## BEGIN

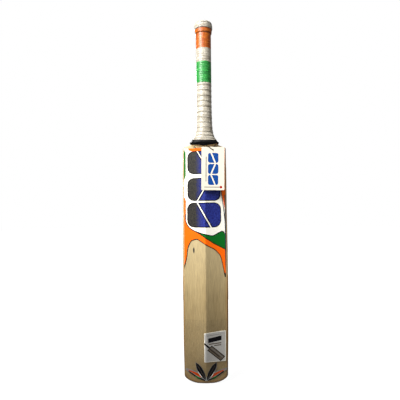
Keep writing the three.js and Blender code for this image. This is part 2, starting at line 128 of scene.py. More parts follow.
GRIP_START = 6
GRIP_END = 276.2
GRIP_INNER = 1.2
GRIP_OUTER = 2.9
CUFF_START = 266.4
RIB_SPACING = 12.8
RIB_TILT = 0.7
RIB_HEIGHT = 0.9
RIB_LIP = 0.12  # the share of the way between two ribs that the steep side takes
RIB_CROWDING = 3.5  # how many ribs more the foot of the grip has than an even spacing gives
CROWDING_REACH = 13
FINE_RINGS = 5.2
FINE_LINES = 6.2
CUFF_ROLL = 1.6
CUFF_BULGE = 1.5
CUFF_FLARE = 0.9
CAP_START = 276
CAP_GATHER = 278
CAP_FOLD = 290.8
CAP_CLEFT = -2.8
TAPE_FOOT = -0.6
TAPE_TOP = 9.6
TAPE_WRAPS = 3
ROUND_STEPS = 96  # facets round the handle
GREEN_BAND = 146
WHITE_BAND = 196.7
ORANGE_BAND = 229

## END

STATED PROBLEM
The lines above should be duplicated exactly.

ANSWER TO THE EXERCISE
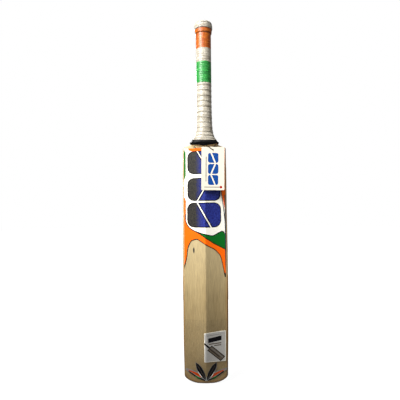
Keep writing the three.js and Blender code for this image. This is part 2, starting at line 128 of scene.py. More parts follow.
GRIP_START = 6
GRIP_END = 276.2
GRIP_INNER = 1.2
GRIP_OUTER = 2.9
CUFF_START = 266.4
RIB_SPACING = 12.8
RIB_TILT = 0.7
RIB_HEIGHT = 0.9
RIB_LIP = 0.12  # the share of the way between two ribs that the steep side takes
RIB_CROWDING = 3.5  # how many ribs more the foot of the grip has than an even spacing gives
CROWDING_REACH = 13
FINE_RINGS = 5.2
FINE_LINES = 6.2
CUFF_ROLL = 1.6
CUFF_BULGE = 1.5
CUFF_FLARE = 0.9
CAP_START = 276
CAP_GATHER = 278
CAP_FOLD = 290.8
CAP_CLEFT = -2.8
TAPE_FOOT = -0.6
TAPE_TOP = 9.6
TAPE_WRAPS = 3
ROUND_STEPS = 96  # facets round the handle
GREEN_BAND = 146
WHITE_BAND = 196.7
ORANGE_BAND = 229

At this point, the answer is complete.